IPv6 prefixes are a similar concept to the subnet masks of IPv4 but, in contrast to IPv4 allocation­s being blocks of hosts, IPv6 allocation­s are blocks of subnets and every subnet may contain 2^ 64 IIDs. So, unlike IPv4, the prefix length doesn’t affect the number of available interface identifier­s. Take a moment to get your head around that, because it’s a source of confusion for many who are new to IPv6!

You can think of the CIDR notation defining the fixed part of the address that’s provided to a host by the network. What the host isn’t given, it must define for itself and there are several approaches a host may take.
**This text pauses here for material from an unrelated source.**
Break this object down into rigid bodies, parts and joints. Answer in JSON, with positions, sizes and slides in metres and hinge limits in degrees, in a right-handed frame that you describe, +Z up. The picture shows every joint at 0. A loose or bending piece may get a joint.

Uniquely local; globally unique

As explained previously, the link-local address is a prerequisi­te for IPv6 configurat­ion. It enables hosts to self-configure if their local network router sends IPv6 Router Advertisem­ents. Having a host self-configure is called Stateless Address Autoconfig­uration or SLAAC, and is an alternativ­e to the DHCP method of address assignment. Whether an interface uses SLAAC or DHCP is determined by how it’s enabled.

Router advertisem­ent messages contain the local and global network prefixes and routes offered by the router. Should you wish to view the content of these messages, you can perform a router solicitati­on using the rdisc6 tool (you may need to install your distro’s ndisc6 package): $ rdisc6 -v enp4s0

Global prefixes and routes will be based on what the router obtains from your ISP, but the network prefix for unique local addresses, the ULA Prefix, must be configured locally. It is, by definition, a 48-bit prefix – the octet fd followed by 40 randomly generated bits which we call a Global ID.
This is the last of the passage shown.